Through several experiments, I have learned that (1) when a TOPN(SUM(x), group-by y) is configured, currently I must configure SUM(x) as well. But there is a bug addressing this problem (KYLIN-3322). In the aggregation froup configuration, the dim y does NOT have to be configured in any agg.

(2) To prevent kylin from routing a non-topn query to the topn cube, bug KYLIN-2620 is touching the bases with this issue. I am hoping the bug fix for KYLIN-2620 will be able to accurately dis-qualify a non-topn query from being routed to a topn cube, by recognizing that the query does not include ORDER-BY and LIMIT info.

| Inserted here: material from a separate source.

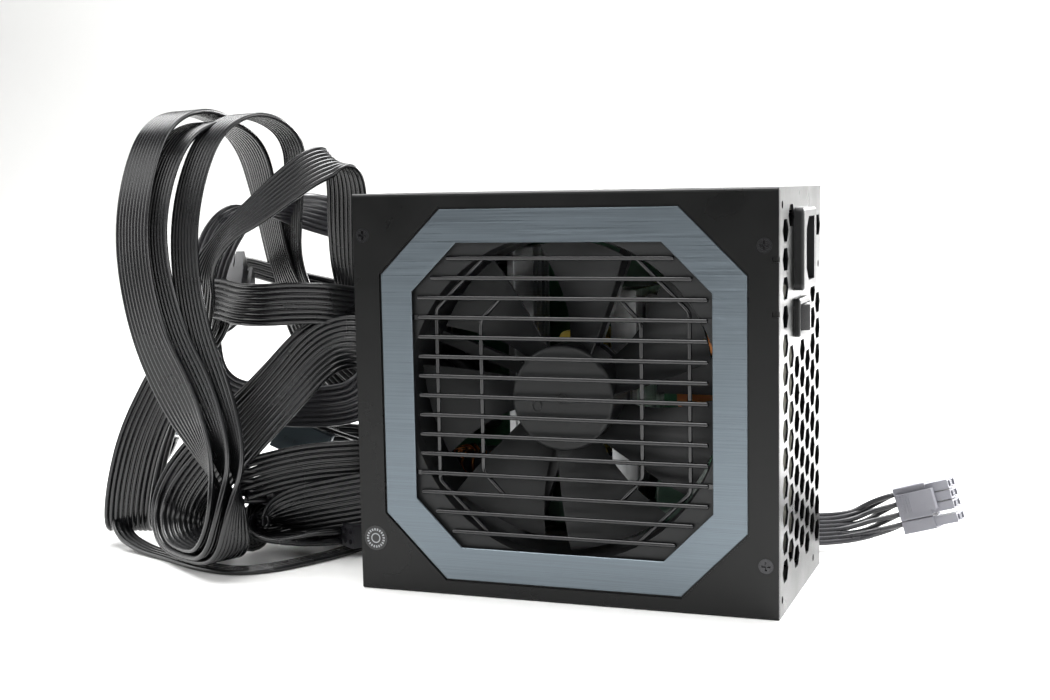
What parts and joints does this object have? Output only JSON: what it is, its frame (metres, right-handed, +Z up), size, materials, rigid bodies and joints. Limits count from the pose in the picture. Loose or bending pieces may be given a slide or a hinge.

Currently, I have hacked the topn cost multiplier function to get by this issue. Because I am not fully aware of how KYLIN works, the hack may cause problem in an unexpected way. So when a true solution is available, I will switch over.


Thanks.


Kang-sen

________________________________
From: ShaoFeng Shi <sh...@apache.org>>
Sent: Friday, January 18, 2019 9:38:42 AM
To: user
Subject: Re: question about how to configure TOPN aggregation function

Hi Kang sen,

It is in the cube tutorial, please search "TOP_N" in it:

https://kylin.apache.org/docs/tutorial/create_cube.html

We will investigate this bug in next week; If you have any findings, please share with us; also, a patch or PR is welcomed!

Best regards,

Shaofeng Shi 史少锋
Apache Kylin PMC
Work email: shaofeng.shi@kyligence.io
<ma...@kyligence.io>
Kyligence Inc: https://kyligence.io/

Apache Kylin FAQ: https://kylin.apache.org/docs/gettingstarted/faq.html
Join Kylin user mail group: user-subscribe@kylin.apache.org<ma...@kylin.apache.org>
Join Kylin dev mail group: dev-subscribe@kylin.apache.org<ma...@kylin.apache.org>




Kang-Sen Lu <kl...@anovadata.com>> 于2019年1月18日周五 下午10:31写道:

Hi, ShaoFeng:


Thanks for the info. So what I found is a bug in kylin.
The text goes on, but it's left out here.